The book then introduces the concepts of Governing for What Matters and Community Impact Planning. Governing for What Matters entails "leading, guiding, and making decisions on behalf of the Community," according to Gottlieb. While Community Impact Planning describes a means for organizations to institute true, positive change that has long-standing effects on communities, rather than having organizations react "incrementally to community circumstances and needs".

Gottlieb's principal contention regarding governance argues that governance, at its core, is simply the act of making decisions for and leadership of other individuals. Governance for community benefit boards, says Gottlieb, is generally broken down into what they hold themselves accountable for.

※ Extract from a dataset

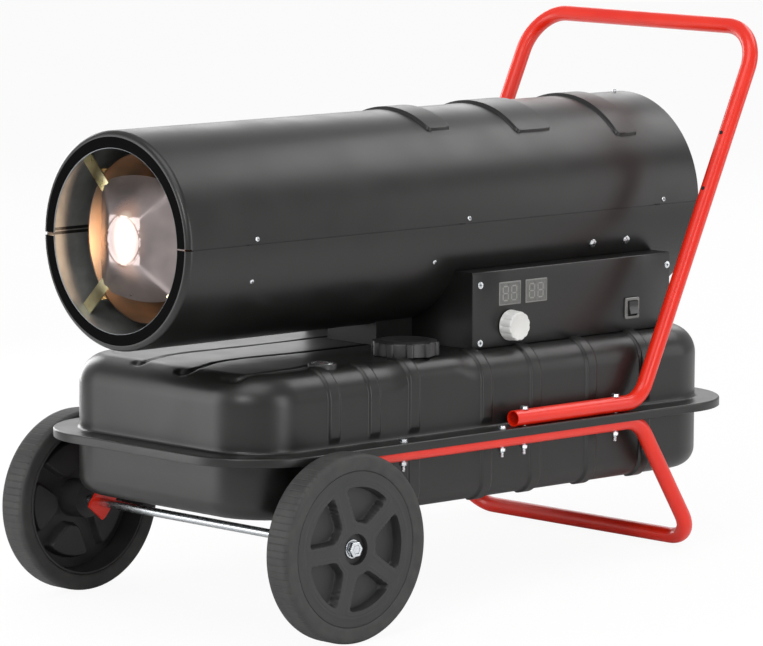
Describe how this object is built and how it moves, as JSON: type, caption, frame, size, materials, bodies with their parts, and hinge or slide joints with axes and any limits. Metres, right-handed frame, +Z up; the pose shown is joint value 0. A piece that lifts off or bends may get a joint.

Generally, most boards find that their accountability lies with what Gottlieb describes as the "means" - legal oversight, operational oversight and board mechanics (day-to-day operation of the board itself). What a board ought to governing for, argues Gottlieb, is creating a positive future for the communities they serve. The book asserts that in order to do this, the board must examine the impact to the community in every decision that they make.

This examination provides the framework for Community Impact Planning, also discussed within the Pollyanna Principles. This strategy, coupled with Gottlieb's philosophy about governance purports to "reinvent nonprofit organizations", as stated in the sub-title of the book. It is in these and the following chapters that Gottlieb offers examples and descriptions for how to put the principles into practice.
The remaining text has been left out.